▶ [Required task] Reproduce the material exactly, omitting nothing.

▶ [Dataset extract]
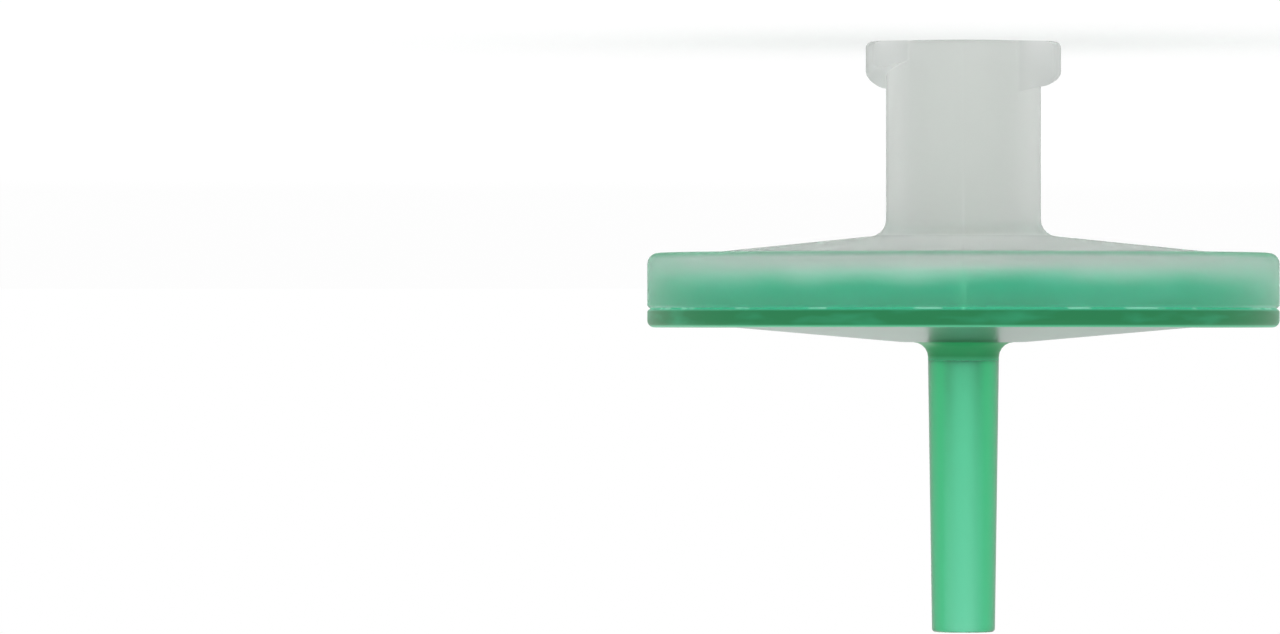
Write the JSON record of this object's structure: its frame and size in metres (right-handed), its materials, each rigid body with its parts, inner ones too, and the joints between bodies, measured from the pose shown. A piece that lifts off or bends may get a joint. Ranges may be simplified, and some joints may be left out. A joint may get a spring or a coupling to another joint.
{
  "type": "syringe filter",
  "caption": "Disposable round membrane filter for a syringe: a female luer lock inlet, a ribbed flat chamber with a coloured seal ring and a straight outlet stem.",
  "frame": {"origin": "centre of the luer inlet's end face, which the part stands on", "axes": "+Z along the axis from the luer inlet to the outlet stem's tip, +X through the middle of one lock lug"},
  "size_m": [0.0252, 0.0252, 0.0236],
  "materials": {
    "natural_polypropylene": "translucent natural moulding, satin",
    "green_ring_polypropylene": "green moulding, satin, slightly translucent",
    "green_stem_polypropylene": "translucent green moulding, soft gloss",
    "membrane_film": "fine white porous film, dull"
  },
  "bodies": {
    "root": {"inlet_housing": "natural_polypropylene", "seal_ring": "green_ring_polypropylene", "membrane": "membrane_film", "outlet_housing": "natural_polypropylene", "outlet_stem": "green_stem_polypropylene"}
  },
  "joints": []
}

▶ [Worked solution]
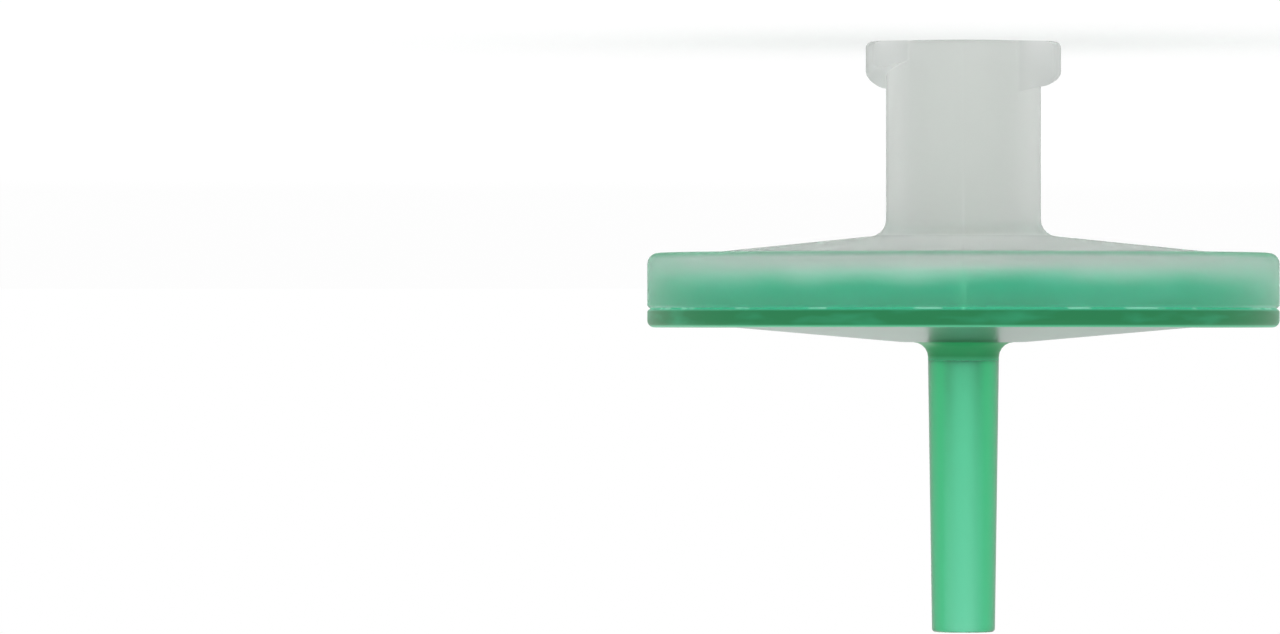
Write the JSON record of this object's structure: its frame and size in metres (right-handed), its materials, each rigid body with its parts, inner ones too, and the joints between bodies, measured from the pose shown. A piece that lifts off or bends may get a joint. Ranges may be simplified, and some joints may be left out. A joint may get a spring or a coupling to another joint.
{
  "type": "syringe filter",
  "caption": "Disposable round membrane filter for a syringe: a female luer lock inlet, a ribbed flat chamber with a coloured seal ring and a straight outlet stem.",
  "frame": {"origin": "centre of the luer inlet's end face, which the part stands on", "axes": "+Z along the axis from the luer inlet to the outlet stem's tip, +X through the middle of one lock lug"},
  "size_m": [0.0252, 0.0252, 0.0236],
  "materials": {
    "natural_polypropylene": "translucent natural moulding, satin",
    "green_ring_polypropylene": "green moulding, satin, slightly translucent",
    "green_stem_polypropylene": "translucent green moulding, soft gloss",
    "membrane_film": "fine white porous film, dull"
  },
  "bodies": {
    "root": {"inlet_housing": "natural_polypropylene", "seal_ring": "green_ring_polypropylene", "membrane": "membrane_film", "outlet_housing": "natural_polypropylene", "outlet_stem": "green_stem_polypropylene"}
  },
  "joints": []
}